1. Sorry, folks, this ain't the Holy Grail we've been looking for. The last data point (1/00 peak in CS) looks like it is a leading indicator for AMAT peak price. But one data point does not make a trend. By the 2019 cyclical trough, I may have enough data points to be certain of the pattern (very small grin).

2. It's not entirely useless. The CS trough coincided with AMAT trough, more or less, at the last recession in 1990, and at the last semi-equip trough in late 1998. So, it is one more data point to consider. That is, when CS has been climbing for several months off a trough, it is more likely that we've seen the trough semi-equip prices.

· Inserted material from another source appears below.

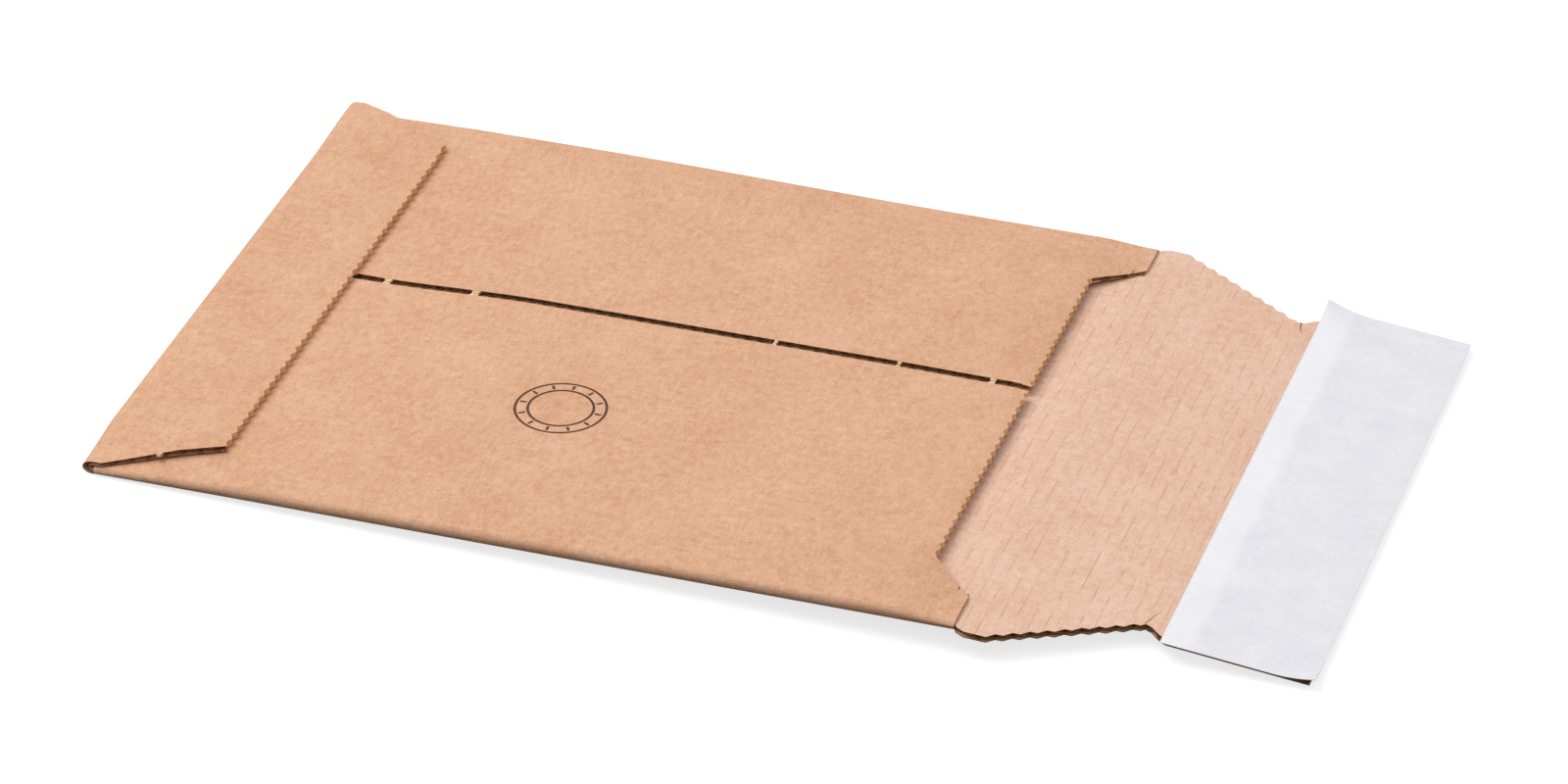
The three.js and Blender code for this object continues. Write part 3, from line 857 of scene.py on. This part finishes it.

3. the CS sentiment numbers and rate of change, since the 10/98 trough, have been outside the 50-year pattern. The last two years have been different than anything in the last 50 years.

4. previous troughs in CS were: 57.6, 51.7, 63.9 (in 1975, 1980, 1990). The present level of CS (90.7) is still far above those levels. So, if we are looking at a recession in 2001-2002, CS probably has a lot further to fall. As a guess, the CS will fall to 58 (the mid-point of the 3 data points above). Again, this guess is based on very few data points, and assumes a recession this year.

5. If CS falls to 58 in 2001-2002, then consumers are going to cut back on spending a lot. End-consumer demand for most things with chips in them will also fall a lot, from current levels. Semi-equip bookings will also continue falling, as will semi-equip stock prices (in the usual stair-step fashion).

6. Whether or not we get a recession soon, or CS goes to 58, it is probably a good idea to not take LT long positions in semi-equips, as long as CS is in free-fall.